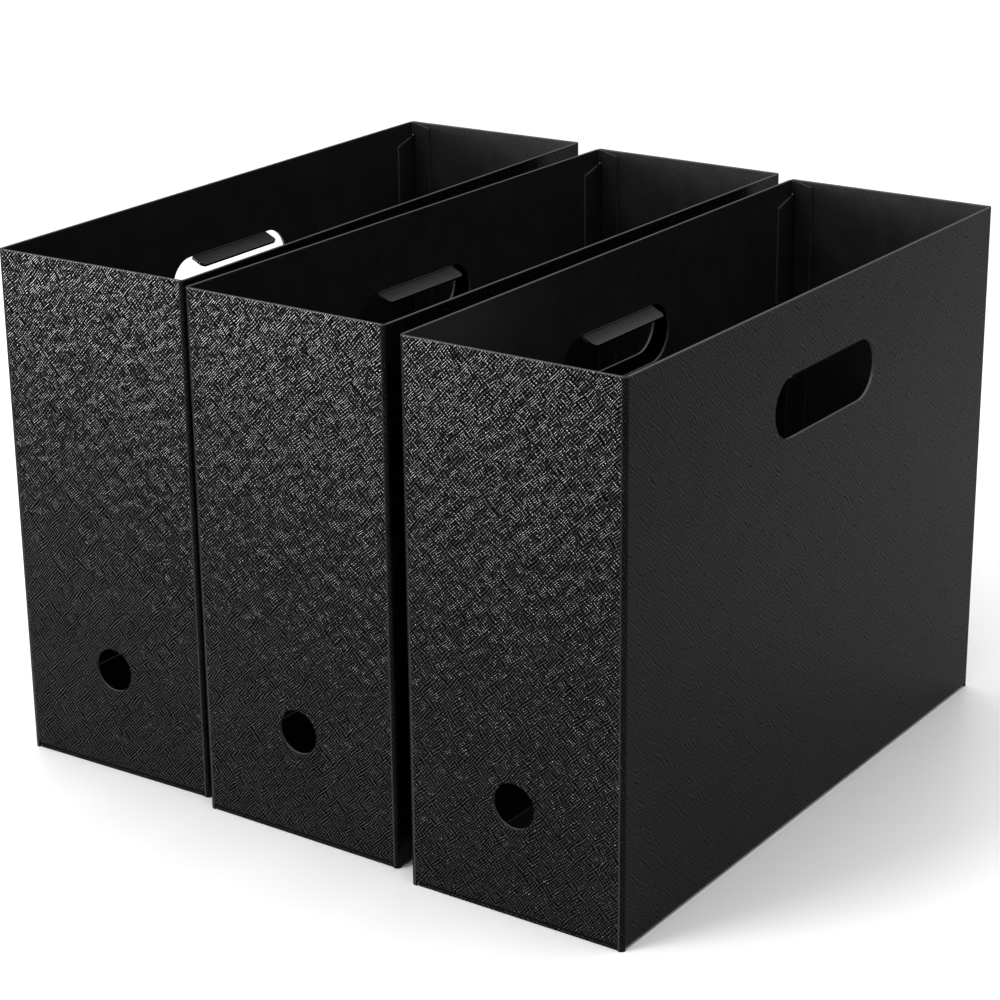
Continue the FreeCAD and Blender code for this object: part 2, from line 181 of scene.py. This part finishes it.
# The studio, in Blender's light units: the sky's light grows between two heights of a direction.
HORIZON_LIGHT = 0.12
HORIZON_TOP = 0.1
ZENITH_LIGHT = 1.75
ZENITH_BOTTOM = 0.9
BACKDROP_LIGHT = 1.1
LOW_LAMP_SIZE = (0.9, 0.28)
TOP_LAMP_SIZE = (0.7, 0.7)
FLOOR_REACH = 30.0
FLOOR_TONE = (0.92, 0.92, 0.92, 1.0)
FLOOR_GLOSS = 0.35
FLOOR_DROP = 0.2 * MM
VIEW_GAMMA = 0.75

# The walls that face each other across the gaps, and the walls at the back.
GAP_WALLS = (
    "left_box_right_wall",
    "middle_box_left_wall",
    "middle_box_right_wall",
    "right_box_left_wall",
)
BACK_WALLS = ("left_box_back_wall", "middle_box_back_wall", "right_box_back_wall")


class Graph:
    """Builds a material's nodes in few words."""

    def __init__(self, material):
        self.tree = material.node_tree

    def node(self, kind, **settings):
        made = self.tree.nodes.new(kind)
        for name, value in settings.items():
            setattr(made, name, value)
        return made

    def feed(self, socket, value):
        if isinstance(value, bpy.types.NodeSocket):
            self.tree.links.new(value, socket)
        else:
            socket.default_value = value

    def math(self, operation, *values, clamp=False):
        made = self.node("ShaderNodeMath", operation=operation, use_clamp=clamp)
        for socket, value in zip(made.inputs, values):
            self.feed(socket, value)
        return made.outputs[0]

    def vector(self, operation, *values):
        made = self.node("ShaderNodeVectorMath", operation=operation)
        for socket, value in zip(made.inputs, values):
            self.feed(socket, value)
        return made.outputs[0]

    def turned(self, vector, angle):
        made = self.node("ShaderNodeVectorRotate", rotation_type="Z_AXIS")
        self.feed(made.inputs["Vector"], vector)
        self.feed(made.inputs["Angle"], angle)
        return made.outputs[0]

    def split(self, vector):
        made = self.node("ShaderNodeSeparateXYZ")
        self.feed(made.inputs[0], vector)
        return made.outputs

    def join(self, x, y, z):
        made = self.node("ShaderNodeCombineXYZ")
        for socket, value in zip(made.inputs, (x, y, z)):
            self.feed(socket, value)
        return made.outputs[0]

    def ramp(self, value, low, high, out_low=0.0, out_high=1.0):
        """value from low..high to out_low..out_high, smooth and held beyond both ends."""
        made = self.node("ShaderNodeMapRange", interpolation_type="SMOOTHSTEP")
        for name, number in (
            ("Value", value),
            ("From Min", low),
            ("From Max", high),
            ("To Min", out_low),
            ("To Max", out_high),
        ):
            self.feed(made.inputs[name], number)
        return made.outputs[0]

    def mix(self, share, first, second):
        made = self.node("ShaderNodeMix", data_type="FLOAT")
        self.feed(made.inputs[0], share)
        self.feed(made.inputs[2], first)
        self.feed(made.inputs[3], second)
        return made.outputs[0]

    def noise(self, vector, scale, detail):
        made = self.node("ShaderNodeTexNoise", noise_dimensions="2D")
        self.feed(made.inputs["Vector"], vector)
        self.feed(made.inputs["Scale"], scale)
        self.feed(made.inputs["Detail"], detail)
        return made.outputs["Fac"]

    def grey(self, value):
        return self.join(value, value, value)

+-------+

• [What you need to do]: Word for word, quote all of the data above.

• [Task output]:
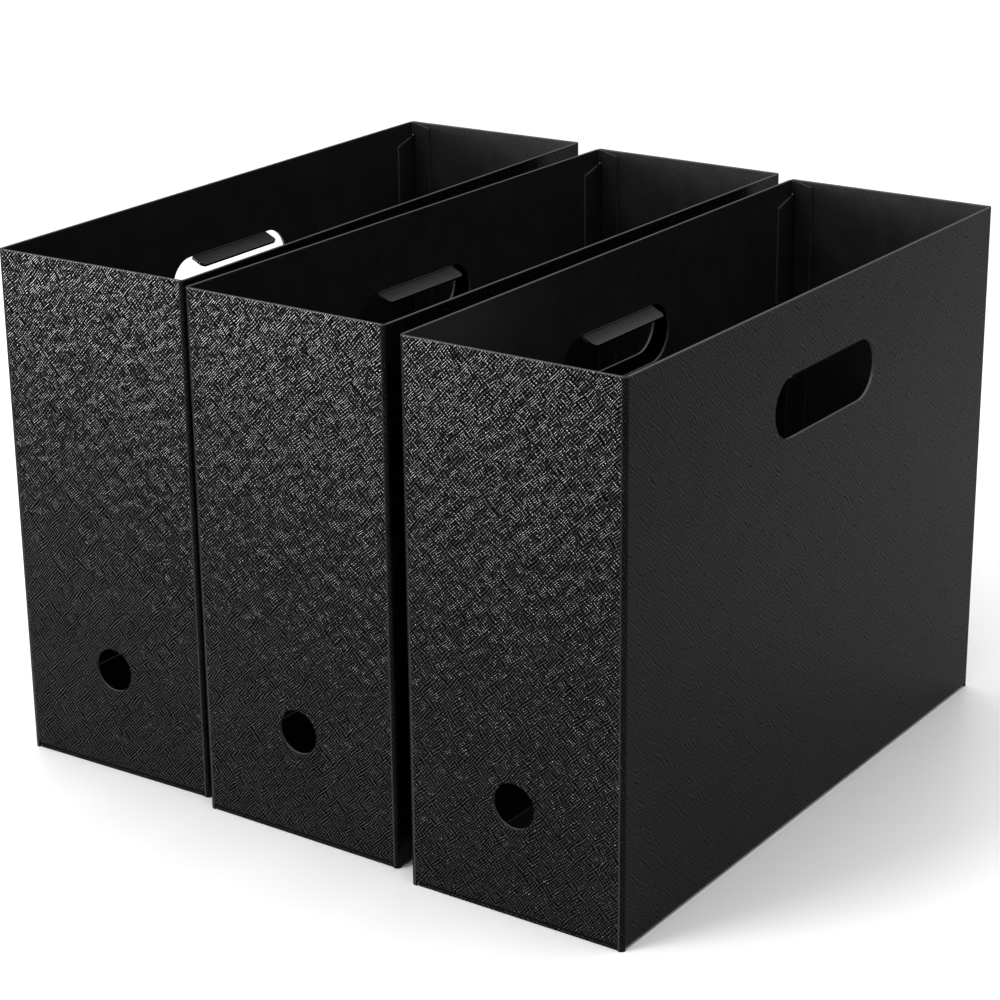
Continue the FreeCAD and Blender code for this object: part 2, from line 181 of scene.py. This part finishes it.
# The studio, in Blender's light units: the sky's light grows between two heights of a direction.
HORIZON_LIGHT = 0.12
HORIZON_TOP = 0.1
ZENITH_LIGHT = 1.75
ZENITH_BOTTOM = 0.9
BACKDROP_LIGHT = 1.1
LOW_LAMP_SIZE = (0.9, 0.28)
TOP_LAMP_SIZE = (0.7, 0.7)
FLOOR_REACH = 30.0
FLOOR_TONE = (0.92, 0.92, 0.92, 1.0)
FLOOR_GLOSS = 0.35
FLOOR_DROP = 0.2 * MM
VIEW_GAMMA = 0.75

# The walls that face each other across the gaps, and the walls at the back.
GAP_WALLS = (
    "left_box_right_wall",
    "middle_box_left_wall",
    "middle_box_right_wall",
    "right_box_left_wall",
)
BACK_WALLS = ("left_box_back_wall", "middle_box_back_wall", "right_box_back_wall")


class Graph:
    """Builds a material's nodes in few words."""

    def __init__(self, material):
        self.tree = material.node_tree

    def node(self, kind, **settings):
        made = self.tree.nodes.new(kind)
        for name, value in settings.items():
            setattr(made, name, value)
        return made

    def feed(self, socket, value):
        if isinstance(value, bpy.types.NodeSocket):
            self.tree.links.new(value, socket)
        else:
            socket.default_value = value

    def math(self, operation, *values, clamp=False):
        made = self.node("ShaderNodeMath", operation=operation, use_clamp=clamp)
        for socket, value in zip(made.inputs, values):
            self.feed(socket, value)
        return made.outputs[0]

    def vector(self, operation, *values):
        made = self.node("ShaderNodeVectorMath", operation=operation)
        for socket, value in zip(made.inputs, values):
            self.feed(socket, value)
        return made.outputs[0]

    def turned(self, vector, angle):
        made = self.node("ShaderNodeVectorRotate", rotation_type="Z_AXIS")
        self.feed(made.inputs["Vector"], vector)
        self.feed(made.inputs["Angle"], angle)
        return made.outputs[0]

    def split(self, vector):
        made = self.node("ShaderNodeSeparateXYZ")
        self.feed(made.inputs[0], vector)
        return made.outputs

    def join(self, x, y, z):
        made = self.node("ShaderNodeCombineXYZ")
        for socket, value in zip(made.inputs, (x, y, z)):
            self.feed(socket, value)
        return made.outputs[0]

    def ramp(self, value, low, high, out_low=0.0, out_high=1.0):
        """value from low..high to out_low..out_high, smooth and held beyond both ends."""
        made = self.node("ShaderNodeMapRange", interpolation_type="SMOOTHSTEP")
        for name, number in (
            ("Value", value),
            ("From Min", low),
            ("From Max", high),
            ("To Min", out_low),
            ("To Max", out_high),
        ):
            self.feed(made.inputs[name], number)
        return made.outputs[0]

    def mix(self, share, first, second):
        made = self.node("ShaderNodeMix", data_type="FLOAT")
        self.feed(made.inputs[0], share)
        self.feed(made.inputs[2], first)
        self.feed(made.inputs[3], second)
        return made.outputs[0]

    def noise(self, vector, scale, detail):
        made = self.node("ShaderNodeTexNoise", noise_dimensions="2D")
        self.feed(made.inputs["Vector"], vector)
        self.feed(made.inputs["Scale"], scale)
        self.feed(made.inputs["Detail"], detail)
        return made.outputs["Fac"]

    def grey(self, value):
        return self.join(value, value, value)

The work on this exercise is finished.